Sitting alone at the bar early on a Tuesday evening probably isn't how the management at Polished Tavern envisions guests experiencing the full impact of the place. But I'm not the only one going solo; a few other single drinkers and diners occupy other bar stools, while one or two couples are in the booths behind me. Dance music streams from the sound system, although not too loudly, and the last of the day's light streaming in from the low windows facing 15th Street competes with the blue and purple club lighting. The neon and LED glow will soon win out, but for another half-hour or so, Polished is just a simple tavern serving hearty food to hungry diners.
There's just one server on duty at this in-between time, a Polish bartender who takes my food and drink order with the relaxed conviviality of a small-town diner waitress. She even helps me pronounce the name of the Polish porter I order to start my meal: It's Zywiec, and she says she's heard it mangled so badly she didn't even know what the customer wanted. Knowing I wouldn't come close, I just asked for a porter -- the only one on the menu. Next time I'll know, more or less: it sounds like zheh-vi-etz, with the stress on the final syllable. Zywiec Porter is strong and roasty and bitter, just the drink to accompany what I'm hoping will be a passable schnitzel.

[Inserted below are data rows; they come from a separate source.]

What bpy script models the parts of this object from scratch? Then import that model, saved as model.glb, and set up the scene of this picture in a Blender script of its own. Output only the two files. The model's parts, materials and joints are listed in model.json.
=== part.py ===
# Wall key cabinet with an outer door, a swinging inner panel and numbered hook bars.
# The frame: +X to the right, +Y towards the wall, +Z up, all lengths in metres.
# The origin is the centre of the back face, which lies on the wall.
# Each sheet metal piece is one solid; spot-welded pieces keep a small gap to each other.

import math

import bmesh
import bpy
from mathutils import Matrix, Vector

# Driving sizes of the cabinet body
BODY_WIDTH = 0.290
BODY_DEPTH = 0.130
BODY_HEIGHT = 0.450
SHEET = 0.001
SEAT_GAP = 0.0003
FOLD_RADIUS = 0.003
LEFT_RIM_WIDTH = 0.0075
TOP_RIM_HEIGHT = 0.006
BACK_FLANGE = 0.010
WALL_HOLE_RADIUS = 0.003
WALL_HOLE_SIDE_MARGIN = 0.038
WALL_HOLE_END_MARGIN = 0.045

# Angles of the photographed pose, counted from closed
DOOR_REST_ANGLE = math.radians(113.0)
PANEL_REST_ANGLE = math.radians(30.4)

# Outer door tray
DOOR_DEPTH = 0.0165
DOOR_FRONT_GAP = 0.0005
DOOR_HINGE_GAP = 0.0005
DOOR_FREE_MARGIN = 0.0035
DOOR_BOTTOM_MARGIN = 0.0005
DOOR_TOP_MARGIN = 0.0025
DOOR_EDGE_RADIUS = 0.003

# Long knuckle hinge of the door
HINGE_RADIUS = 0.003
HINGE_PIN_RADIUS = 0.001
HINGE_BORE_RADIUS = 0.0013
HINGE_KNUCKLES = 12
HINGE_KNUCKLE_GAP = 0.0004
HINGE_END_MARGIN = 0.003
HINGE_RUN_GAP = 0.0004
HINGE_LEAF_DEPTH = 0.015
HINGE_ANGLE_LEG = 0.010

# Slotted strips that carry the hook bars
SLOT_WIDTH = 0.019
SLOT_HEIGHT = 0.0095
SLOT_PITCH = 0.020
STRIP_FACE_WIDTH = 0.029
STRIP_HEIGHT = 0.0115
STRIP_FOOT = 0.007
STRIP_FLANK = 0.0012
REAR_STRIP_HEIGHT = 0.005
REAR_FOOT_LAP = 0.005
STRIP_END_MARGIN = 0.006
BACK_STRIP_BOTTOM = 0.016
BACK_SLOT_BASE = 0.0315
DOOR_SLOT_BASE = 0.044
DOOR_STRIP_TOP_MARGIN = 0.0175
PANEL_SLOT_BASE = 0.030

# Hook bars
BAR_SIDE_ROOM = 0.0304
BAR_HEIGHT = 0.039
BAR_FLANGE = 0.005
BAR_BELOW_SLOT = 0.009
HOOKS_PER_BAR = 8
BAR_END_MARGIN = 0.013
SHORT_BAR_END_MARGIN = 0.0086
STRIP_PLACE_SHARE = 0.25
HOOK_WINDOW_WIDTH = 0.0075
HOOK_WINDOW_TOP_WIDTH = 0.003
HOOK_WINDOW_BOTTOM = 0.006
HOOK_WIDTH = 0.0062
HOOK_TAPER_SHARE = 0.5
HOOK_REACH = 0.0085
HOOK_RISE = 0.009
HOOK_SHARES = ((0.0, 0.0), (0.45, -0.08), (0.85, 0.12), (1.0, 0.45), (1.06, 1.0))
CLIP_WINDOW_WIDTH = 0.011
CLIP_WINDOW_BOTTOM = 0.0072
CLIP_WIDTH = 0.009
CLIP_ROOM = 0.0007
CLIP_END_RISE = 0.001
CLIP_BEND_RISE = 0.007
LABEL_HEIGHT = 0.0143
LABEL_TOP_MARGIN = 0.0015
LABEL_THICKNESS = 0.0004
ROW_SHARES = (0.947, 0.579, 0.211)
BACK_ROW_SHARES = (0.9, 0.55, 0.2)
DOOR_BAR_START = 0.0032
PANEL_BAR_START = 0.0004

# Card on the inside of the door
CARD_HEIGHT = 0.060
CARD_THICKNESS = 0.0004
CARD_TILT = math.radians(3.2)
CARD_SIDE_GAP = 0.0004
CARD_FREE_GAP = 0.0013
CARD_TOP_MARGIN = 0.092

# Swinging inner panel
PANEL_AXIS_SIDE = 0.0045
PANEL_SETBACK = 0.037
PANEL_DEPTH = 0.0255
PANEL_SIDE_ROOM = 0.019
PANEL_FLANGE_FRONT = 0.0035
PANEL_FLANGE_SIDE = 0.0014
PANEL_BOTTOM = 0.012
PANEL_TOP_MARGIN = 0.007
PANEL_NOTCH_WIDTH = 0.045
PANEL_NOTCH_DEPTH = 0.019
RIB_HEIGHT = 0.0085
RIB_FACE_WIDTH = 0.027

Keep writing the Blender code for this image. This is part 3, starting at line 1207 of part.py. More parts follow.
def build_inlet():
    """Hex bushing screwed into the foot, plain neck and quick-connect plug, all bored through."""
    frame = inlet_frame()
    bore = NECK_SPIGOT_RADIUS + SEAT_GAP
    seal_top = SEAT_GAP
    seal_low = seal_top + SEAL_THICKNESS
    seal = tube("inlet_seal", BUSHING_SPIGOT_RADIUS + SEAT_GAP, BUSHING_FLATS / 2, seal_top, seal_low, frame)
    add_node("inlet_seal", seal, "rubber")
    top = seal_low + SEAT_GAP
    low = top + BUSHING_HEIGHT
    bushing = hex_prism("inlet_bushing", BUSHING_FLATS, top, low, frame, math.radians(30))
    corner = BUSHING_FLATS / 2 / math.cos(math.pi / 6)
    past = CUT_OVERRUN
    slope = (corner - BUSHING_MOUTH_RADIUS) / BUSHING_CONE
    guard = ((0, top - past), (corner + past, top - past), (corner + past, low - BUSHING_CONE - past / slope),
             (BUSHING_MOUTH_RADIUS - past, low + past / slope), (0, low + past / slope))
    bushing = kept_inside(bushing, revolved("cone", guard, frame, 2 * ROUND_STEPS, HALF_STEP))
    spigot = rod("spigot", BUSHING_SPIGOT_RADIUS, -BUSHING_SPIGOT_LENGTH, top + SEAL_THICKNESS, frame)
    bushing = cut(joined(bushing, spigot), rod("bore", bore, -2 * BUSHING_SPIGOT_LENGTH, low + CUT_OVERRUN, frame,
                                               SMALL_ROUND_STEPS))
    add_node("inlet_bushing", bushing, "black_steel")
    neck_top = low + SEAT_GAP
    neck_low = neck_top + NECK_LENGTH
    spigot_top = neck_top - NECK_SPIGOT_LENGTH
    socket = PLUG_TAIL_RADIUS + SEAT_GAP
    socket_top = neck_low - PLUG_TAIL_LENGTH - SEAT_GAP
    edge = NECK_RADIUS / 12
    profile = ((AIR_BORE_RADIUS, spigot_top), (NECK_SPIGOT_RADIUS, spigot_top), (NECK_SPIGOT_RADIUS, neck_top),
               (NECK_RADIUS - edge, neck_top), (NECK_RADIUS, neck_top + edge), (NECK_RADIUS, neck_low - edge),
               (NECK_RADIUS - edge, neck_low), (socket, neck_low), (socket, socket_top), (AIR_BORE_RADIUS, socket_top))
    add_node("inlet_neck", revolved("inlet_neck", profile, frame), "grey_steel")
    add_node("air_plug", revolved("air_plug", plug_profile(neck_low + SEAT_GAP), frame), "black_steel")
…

The menu at Polished doesn't stray too far from dishes that my Ukrainian grandmother would have recognized: pierogi (from the owner's White Eagle Foods pierogi company), kielbasa from Sawa Meat and Sausage, borscht, blood sausage, potato pancakes and cabbage rolls (called golabki in Polish; my grandmother would have called them holupchi). There are also a few American dishes -- bar standards and kitchen staples -- but I stick with the schnitzel, a pounded pork cutlet that comes with fried potatoes, dill cucumber salad and, for two bucks more, mushroom sauce.
It's not a long wait for my dinner -- just long enough for a remixed version of "Baby Got Back" and a news video on the muted TV showing two kangaroos boxing in a suburban neighborhood in Australia. My plate arrives, a fancy diamond-shaped platter well suited for the polished, black and silver decor of the place -- if not the simple, rustic fare presented on it.
Potatoes, cucumbers and pork -- a meal served to generations of countless country farmers and villagers across a Slavic countryside spanning several countries. The potatoes are sliced into thin rounds and deep-fried to a golden crisp, pale and soft where they overlapped in the fryer basket. The cucumber salad with its strong, herbal presence of dill smells and tastes exactly like my grandmother's -- a summer farm mixture held together with a sour cream dressing.
The schnitzel is the best I've had so far in this month of breaded cutlets. The meat is pencil-thick and tender; the bread-crumb coating is perfectly cooked and loudly crunchy. The sauce, more like a gravy, has an odd orange tint, like a cheese sauce, but is rich and creamy with a subtle mushroom flavor, cut by a drizzle of what must have been balsamic vinegar. I take turns tasting the porter and the schnitzel until both are gone, and then I use the potatoes to mop up the last of the gravy and the remnants of the sour-cream dressing from the salad.
I can picture the subterranean spot on a busier night, packed with black leather jackets and buzzing with the sibilant whisper of Polish beneath a house beat and the hard smack of empty vodka shots hitting the bar top. I prefer a quieter atmosphere over the dark, metropolitan scene, one where I can learn a new word and savor a beer without having to shout to be heard. But I'd come back at any hour for a plate of good schnitzel, although later in the evening I'd also order a house-infused vodka or two -- garlic or horseradish, most likely, just to balance the modern and shiny with something homey and unsophisticated.